▶ Exercise: A precise retyping is required of every line from the one containing "Write the FreeCAD" down to the one containing "LEDGE_THICK = 2.5", both included, and of no other line.

▶ Extracted information:
####
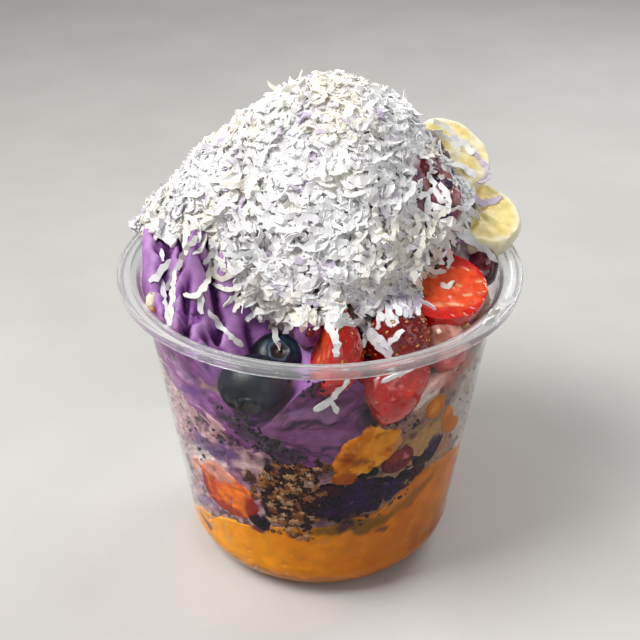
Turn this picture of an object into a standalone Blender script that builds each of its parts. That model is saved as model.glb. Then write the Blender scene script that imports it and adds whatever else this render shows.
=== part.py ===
"""Halo-halo: layers of mango, milky ice and purple yam ice cream in a clear plastic cup,
with fruit at the rim and a heap of shredded coconut on top.

Metres, Z up, the cup's axis on Z and its base on Z = 0. The front is -Y.
"""

import math

import bmesh
import bpy
import numpy as np
from mathutils import Matrix, Vector

MM = 0.001

# Driving dimensions
CUP_HEIGHT = 95 * MM
RIM_RADIUS = 59 * MM
HEEL_RADIUS = 41.85 * MM  # outside of the wall where the rounded heel begins
HEEL_ROUND = 13 * MM
SKIRT_RADIUS = 52.6 * MM  # outside of the wall just under the rim
SKIRT_DROP = 2.6 * MM
WALL = 0.8 * MM
GAP = 0.3 * MM
MANGO_MIDDLE = 26 * MM  # heights of the layers' upper boundaries on the cup's axis
ICE_MIDDLE = 66 * MM
ICE_CREAM_LEVEL = 88 * MM  # top of the ice cream before its bumps and hollows
ROOM_FLOOR = 60 * MM
ROOM_TOP = 200 * MM
HEAP_FLOOR = 80 * MM
HEAP_PEAK = 151 * MM
HEAP_LIFT = 3 * MM  # least height of the heap's edge above what is under it
HEAP_RIPPLE = 1.2 * MM
CUP_STEPS = 40  # sides of the turned cup
SECTORS = 28  # sides of the layers and of the heap
FRUIT_SIDES = 12

# Each material's colour, roughness and transmission
LOOKS = {
    "clear_plastic": ((0.95, 0.96, 0.97), 0.08, 1.0),
    "mango": ((0.75, 0.33, 0.02), 0.35),
    "milky_ice": ((0.78, 0.68, 0.66), 0.45),
    "ube": ((0.34, 0.13, 0.42), 0.5),
    "ube_jam": ((0.05, 0.01, 0.08), 0.3),
    "granola": ((0.36, 0.21, 0.1), 0.8),
    "papaya": ((0.75, 0.2, 0.03), 0.35),
    "red_bean": ((0.22, 0.02, 0.02), 0.25),
    "blueberry": ((0.03, 0.04, 0.08), 0.45),
    "strawberry": ((0.62, 0.02, 0.01), 0.25),
    "lychee": ((0.75, 0.5, 0.45), 0.3),
    "plum": ((0.17, 0.03, 0.06), 0.3),
    "banana": ((0.85, 0.72, 0.35), 0.45),
    "coconut": ((0.9, 0.9, 0.9), 0.6),
}

# Heights round the wall, as (degrees from the front, positive to the right, height in mm)
MANGO_EDGE = [(-180, 20), (-130, 12), (-90, 7), (-75, 11), (-60, 19), (-45, 23), (-30, 27), (0, 31),
              (20, 34), (32, 40), (45, 46), (60, 44), (90, 34), (130, 26), (180, 20)]
ICE_EDGE = [(-180, 62), (-130, 58), (-90, 57), (-70, 63), (-55, 58), (-30, 53), (-10, 54), (5, 58),
            (15, 70), (30, 73), (50, 78), (75, 82), (110, 80), (150, 68), (180, 62)]

# Bumps and hollows of the ice cream's top: x, y, height and spread in mm
ICE_CREAM_BUMPS = [(-8, 8, 24, 26), (-34, -13, 9, 9), (-50, 2, 7, 8), (-13, -33, -21, 12),
                   (-20, -48, -13, 8), (0, -46, 3, 7), (23, -36, -15, 13), (38, -16, -8, 12)]

# Reach of the coconut round its middle: degrees from the front, and mm
HEAP_REACH = [(-180, 53), (-150, 57), (-120, 60), (-100, 60), (-86, 54), (-68, 37), (-45, 31), (-20, 31),
              (0, 33), (25, 35), (50, 33), (70, 37), (90, 44), (110, 48), (130, 51), (155, 53), (180, 53)]
HEAP_MIDDLE = (3 * MM, 2 * MM)


def clear_scene():
    for item in list(bpy.data.objects):
        bpy.data.objects.remove(item)


def collection(name, hidden=False):
    made = bpy.data.collections.new(name)
    bpy.context.scene.collection.children.link(made)
    made.hide_render = hidden
    return made


def material(name, colour, roughness=0.5, transmission=0.0):
    made = bpy.data.materials.new(name)
    made.use_nodes = True
    shader = made.node_tree.nodes["Principled BSDF"]
    shader.inputs["Base Color"].default_value = (*colour, 1)
    shader.inputs["Roughness"].default_value = roughness
    shader.inputs["Transmission Weight"].default_value = transmission
    return made


def add_object(name, mesh, home, look=None):
    if look:
        mesh.materials.append(look)
    mesh.shade_smooth()
    made = bpy.data.objects.new(name, mesh)
    home.objects.link(made)
    return made


def mesh_object(name, points, faces, home, look=None):
    mesh = bpy.data.meshes.new(name)
    mesh.from_pydata([tuple(p) for p in points], [], faces)
    mesh.validate()
    return add_object(name, mesh, home, look)


def shaped_object(name, shape, home, look):
    """An object from a bmesh, which is freed. Its flat ends become triangles and stay flat when they grow."""
    bmesh.ops.triangulate(shape, faces=shape.faces[:])
    mesh = bpy.data.meshes.new(name)
    shape.to_mesh(mesh)
    shape.free()
    return add_object(name, mesh, home, look)


def round_wall(stops, degrees):
    """A height or reach in metres at an angle from the front, from its list in mm."""
    angles, values = zip(*stops)
    return float(np.interp((degrees + 180) % 360 - 180, angles, values)) * MM


def wall_radius(z, inset=0.0):
    """Outside radius of the cup's wall at a height, less an inset."""
    if z >= HEEL_ROUND:
        rise = (z - HEEL_ROUND) / (CUP_HEIGHT - SKIRT_DROP - HEEL_ROUND)
        return HEEL_RADIUS + (SKIRT_RADIUS - HEEL_RADIUS) * rise - inset
    inner = HEEL_ROUND - inset
    drop = min(inner, HEEL_ROUND - z)
    return HEEL_RADIUS - HEEL_ROUND + math.sqrt(max(inner ** 2 - drop ** 2, 0))


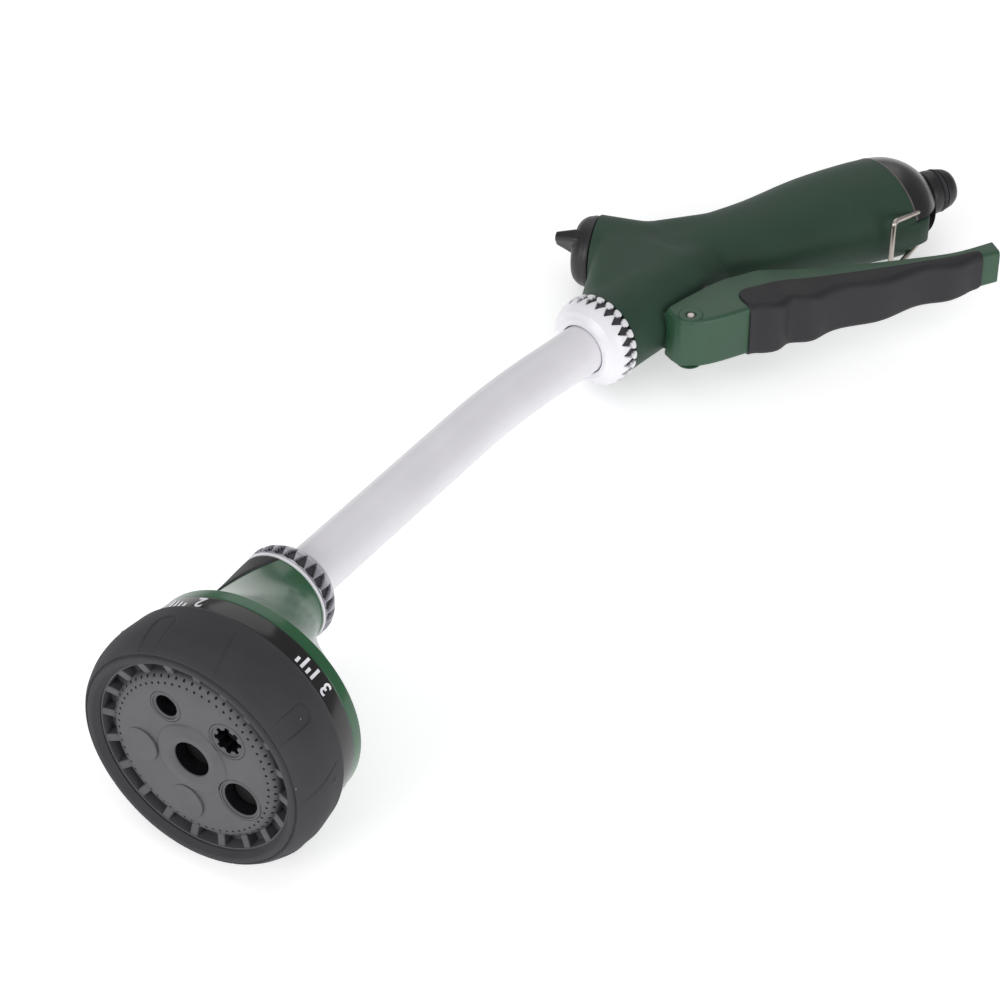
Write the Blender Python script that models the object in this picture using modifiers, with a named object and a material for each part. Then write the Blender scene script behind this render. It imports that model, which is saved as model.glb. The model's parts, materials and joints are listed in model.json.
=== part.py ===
# A garden watering wand: squeeze-lever handle with a flow knob, a bent aluminium tube and a turning spray dial.
# Sizes below are in millimetres, in the wand's own frame: the origin is the middle of the tube where it leaves
# the handle, +X runs to the spray head, +Y to the trigger, and +Z out of the left flank.
# The wand is laid down at the end, so that it rests on its own hull.

import math

import bmesh
import bpy
from mathutils import Matrix, Vector

MM = 0.001
GAP = 0.3            # clearance between pieces that touch
WALL = 2.8           # wall of the moulded housings

# Tube
TUBE_RADIUS = 9.0
TUBE_WALL = 1.0
TUBE_STRAIGHT = 31.0     # from the origin to the start of the bend
BEND_RADIUS = 306.0
BEND_ANGLE = math.radians(8.25)
TUBE_REACH = 102.7       # from the end of the bend to the head collar
SOCKET_DEPTH = 22.0      # how far the tube goes into the handle and into the head

# Collar nuts, the same part at both ends of the tube
COLLAR_RADIUS = 16.8
COLLAR_LENGTH = 11.2
COLLAR_POCKETS = 24
SPIGOT_RADIUS = 13.6
SPIGOT_LENGTH = 6.0

# Spray head. DROP is how far the dial's centre lies below the middle of the neck.
HEAD_ANGLE = math.radians(10.77)
NECK_LENGTH = 78.0
DROP = 19.0
FLANGE_RADIUS = 38.4
FLANGE_WIDTH = 4.4
DIAL_RADIUS = 42.3
DIAL_DEPTH = 23.4
BAND_RADIUS = 39.0
BAND_WIDTH = 6.8
BEZEL_RADIUS = 33.8      # inner edge of the rubber lip
FACE_RADIUS = 30.6
FACE_INSET = 1.9
PORT_CIRCLE = 18.8
PORT_STEP = math.radians(72)
PORT_START = math.radians(-8)
STAR_RADIUS = 4.8
JET_RADIUS = 3.8
STREAM_RADIUS = 5.85

# Handle
BRANCH_RADIUS = 15.6     # socket round the tube
GRIP_ANGLE = math.radians(160)    # direction in which the grip's rear end faces
REAR_HEIGHT = 23.0       # half sizes of the grip's rear end
REAR_WIDTH = 17.2
KNOB_ANGLE = math.radians(-64)    # direction in which the flow knob faces
KNOB_RADIUS = 13.4
KNOB_HEIGHT = 7.8
WING_TURN = math.radians(60)       # the wing's direction across the knob when it is open
SPOOL_RADIUS = 5.0
SPOOL_LENGTH = 38.0

# Inlet
CAP_LENGTH = 16.0
NIPPLE_RADIUS = 8.5      # standard quick-connect hose nipple
NIPPLE_NECK = 6.9
NIPPLE_LENGTH = 30.0     # end face, measured from the back of the grip
NIPPLE_BORE = 4.6

# Trigger, valve and latch
TRIGGER_WIDTH = 10.0     # half width at the pin
TAIL_WIDTH = 6.9         # half width at the tail
TRIGGER_WALL = 2.1
PIN_RADIUS = 1.5
STEM_X = -40.5
STEM_RADIUS = 2.0
STEM_TIP = 35.3          # the stem's end, from the middle of the handle socket
CHAMBER_RADIUS = 7.0
WIRE_RADIUS = 1.0
LATCH_ARM = 20.5
LATCH_WIDTH = 11.9       # half width between the latch arms' centres
LATCH_REST = math.radians(3.4)

SIDES = 28               # facets of the large round pieces
SMALL = 14               # facets of the small ones


def clear_scene():
    for item in list(bpy.data.objects):
        bpy.data.objects.remove(item)


def make_collection(name):
    group = bpy.data.collections.new(name)
    bpy.context.scene.collection.children.link(group)
    return group


def make_material(name, colour, roughness, metallic=0.0):
    material = bpy.data.materials.new(name)
    material.use_nodes = True
    shader = material.node_tree.nodes["Principled BSDF"]
    shader.inputs["Base Color"].default_value = (*colour, 1)
    shader.inputs["Roughness"].default_value = roughness
    shader.inputs["Metallic"].default_value = metallic
    material.diffuse_color = (*colour, 1)
    return material


clear_scene()
PARTS = make_collection("watering_wand")
CUTTERS = make_collection("cutters")
WAND = bpy.data.objects.new("wand", None)
PARTS.objects.link(WAND)

GREEN_SOFT = make_material("green_soft_touch", (0.012, 0.035, 0.024), 0.6)
GREEN_GLOSS = make_material("green_abs", (0.01, 0.075, 0.03), 0.3)
BLACK_RUBBER = make_material("black_rubber", (0.02, 0.02, 0.021), 0.75)
BLACK_PLASTIC = make_material("black_plastic", (0.022, 0.022, 0.024), 0.45)
BLACK_GLOSS = make_material("black_gloss", (0.005, 0.005, 0.005), 0.12)
WHITE_PLASTIC = make_material("white_plastic", (0.7, 0.7, 0.7), 0.35)
SILVER_PLASTIC = make_material("silver_plastic", (0.35, 0.35, 0.36), 0.4)
ALUMINIUM = make_material("painted_aluminium", (0.72, 0.72, 0.73), 0.4)
STEEL = make_material("steel", (0.55, 0.55, 0.55), 0.25, 1.0)
PALE_PLASTIC = make_material("acetal", (0.6, 0.6, 0.57), 0.45)


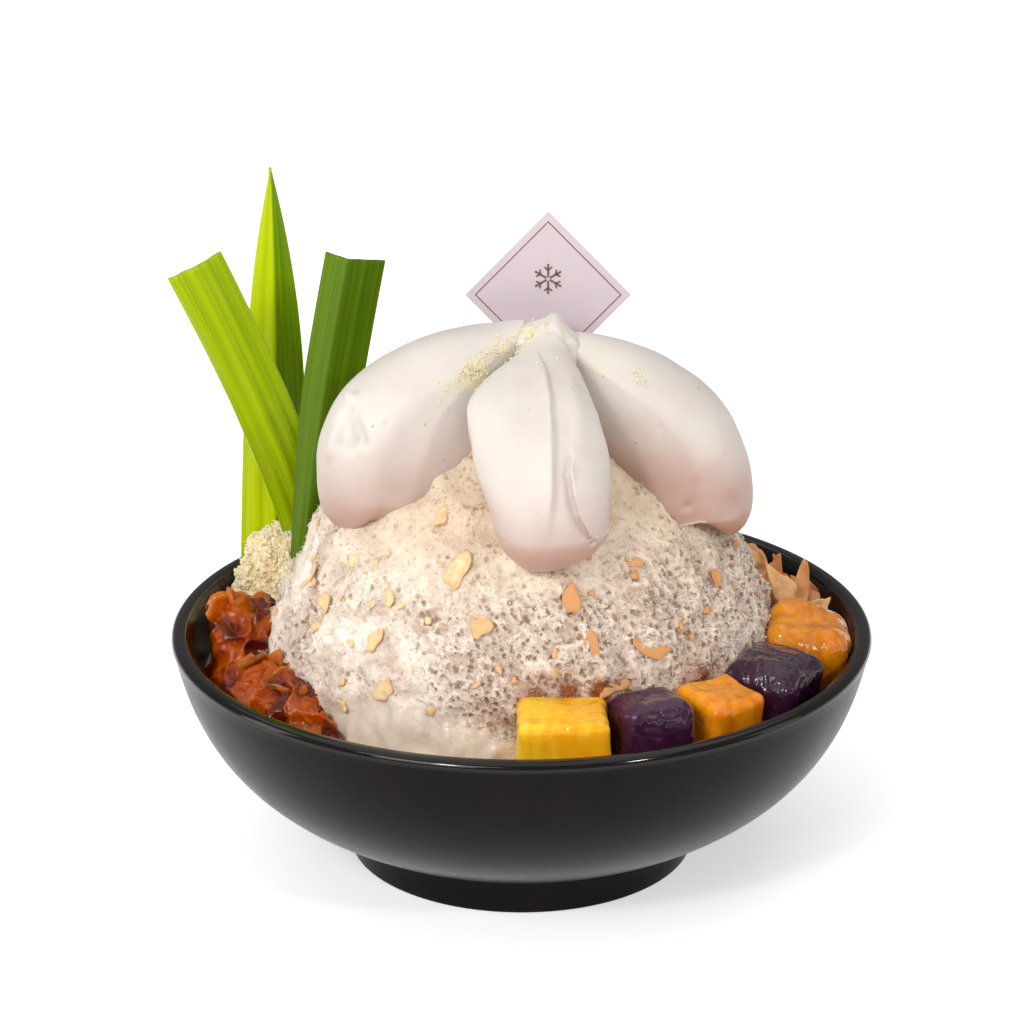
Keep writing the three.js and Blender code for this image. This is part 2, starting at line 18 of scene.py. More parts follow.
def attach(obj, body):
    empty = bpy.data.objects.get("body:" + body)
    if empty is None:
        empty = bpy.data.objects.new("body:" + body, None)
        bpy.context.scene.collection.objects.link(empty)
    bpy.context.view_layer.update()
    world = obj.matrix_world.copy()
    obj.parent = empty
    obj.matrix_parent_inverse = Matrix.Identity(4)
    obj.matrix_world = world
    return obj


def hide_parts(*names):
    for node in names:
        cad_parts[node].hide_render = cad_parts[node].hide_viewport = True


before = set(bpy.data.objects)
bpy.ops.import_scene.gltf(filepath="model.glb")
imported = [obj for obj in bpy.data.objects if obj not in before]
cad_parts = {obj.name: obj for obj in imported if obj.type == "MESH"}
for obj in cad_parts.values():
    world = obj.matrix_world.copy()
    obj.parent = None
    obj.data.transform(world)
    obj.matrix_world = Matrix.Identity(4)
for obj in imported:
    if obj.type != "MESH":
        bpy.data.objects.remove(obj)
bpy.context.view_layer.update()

MM = 0.001
print("nodes:", ", ".join(sorted(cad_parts)))

# %% [markdown]
# ## The camera
#
# The camera stands where the photographer stood, in front of the bowl and looking down at it
# by 20 degrees. It comes first, because everything that follows is judged through it. A long
# lens keeps the bowl's rim from swelling at the front.

# %% The camera
CAMERA_AT = (0, -0.7798, 0.3791)
LOOKS_DOWN = math.radians(19.948)
LOOKS_LEFT = math.radians(0.189)
LENS = 108.4             # mm, on a sensor 36 mm wide

bpy.ops.object.select_all(action="DESELECT")
bpy.ops.object.camera_add(
    location=CAMERA_AT, rotation=(math.pi / 2 - LOOKS_DOWN, 0, LOOKS_LEFT)
)
camera = bpy.context.object
camera.data.lens = LENS
camera.data.clip_start = 0.05
camera.data.clip_end = 20
bpy.context.scene.camera = camera
print("camera at", CAMERA_AT)

# %% [markdown]
# ## Tools for shapes
#
# Most pieces start as a primitive, which is then shaped in edit mode or by moving its points
# with a rule. The points are handled all at once as a table of millimetres, one row for each
# point, because that is quick and the rules stay short.


# %% Tools for shapes
def start(primitive, **settings):
    """Adds one primitive, with everything else deselected, and returns it."""
    bpy.ops.object.select_all(action="DESELECT")
    primitive(**settings)
    return bpy.context.object


def points_of(piece):
    """The piece's points in millimetres, one row each."""
    flat = np.empty(3 * len(piece.data.vertices))
    piece.data.vertices.foreach_get("co", flat)
    return flat.reshape(-1, 3) / MM


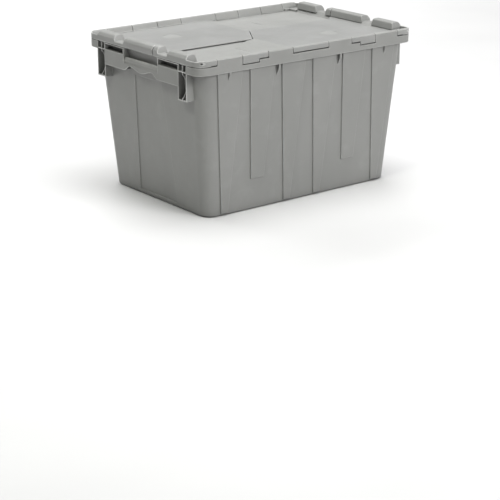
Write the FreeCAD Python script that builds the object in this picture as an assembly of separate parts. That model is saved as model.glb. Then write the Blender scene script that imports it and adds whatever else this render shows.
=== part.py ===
"""Attached lid tote: a tapered tub with two hinged, interlocking lid flaps.

Frame: millimetres, +Z up, origin at the centre of the base's underside.
+X runs along the tub's length; the flaps hinge on the two long (Y) sides.
"""
import math
import os

import FreeCAD
import Part

# Overall sizes
LENGTH = 554.0
WIDTH = 386.0
HEIGHT = 330.0
BAND_RADIUS = 24.0

# Tub wall, which tapers from the base up to the underside of the rim band
BASE_LENGTH = 475.0
BASE_WIDTH = 329.0
BASE_RADIUS = 26.0
TOP_LENGTH = 527.0
TOP_WIDTH = 371.0
TOP_RADIUS = 34.0
WALL = 3.0
BASE_CHAMFER = 3.0
FLOOR_UNDERSIDE = 2.5
FLOOR_TOP = 5.5
FOOT_RING = 16.0

# Rim
BAND_BOTTOM = 294.0
LEDGE = 309.8
RIDGE_TOP = 323.0
BAND_THICK = 2.5
LEDGE_THICK = 2.5

# Hinge: one rod along each long side
AXIS_Z = 318.0
AXIS_Y = 188.5
ROD_RADIUS = 2.0
ROD_HALF_LENGTH = 262.0
LID_BORE_RADIUS = 2.08
BAR_HALF = 4.5
BAR_REACH = 9.6
KNUCKLE_BOTTOM = 311.2
LOBE_BOTTOM = 304.9
POCKET_FLOOR = 303.8
END_GAP = 1.1
CENTRE_KNUCKLE = 45.4
STEP_KNUCKLE_IN = 107.8
STEP_KNUCKLE_LOBE = 130.5
STEP_KNUCKLE_OUT = 170.1
CORNER_KNUCKLE = 232.8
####
▶ Full answer:
Write the FreeCAD Python script that builds the object in this picture as an assembly of separate parts. That model is saved as model.glb. Then write the Blender scene script that imports it and adds whatever else this render shows.
=== part.py ===
"""Attached lid tote: a tapered tub with two hinged, interlocking lid flaps.

Frame: millimetres, +Z up, origin at the centre of the base's underside.
+X runs along the tub's length; the flaps hinge on the two long (Y) sides.
"""
import math
import os

import FreeCAD
import Part

# Overall sizes
LENGTH = 554.0
WIDTH = 386.0
HEIGHT = 330.0
BAND_RADIUS = 24.0

# Tub wall, which tapers from the base up to the underside of the rim band
BASE_LENGTH = 475.0
BASE_WIDTH = 329.0
BASE_RADIUS = 26.0
TOP_LENGTH = 527.0
TOP_WIDTH = 371.0
TOP_RADIUS = 34.0
WALL = 3.0
BASE_CHAMFER = 3.0
FLOOR_UNDERSIDE = 2.5
FLOOR_TOP = 5.5
FOOT_RING = 16.0

# Rim
BAND_BOTTOM = 294.0
LEDGE = 309.8
RIDGE_TOP = 323.0
BAND_THICK = 2.5
LEDGE_THICK = 2.5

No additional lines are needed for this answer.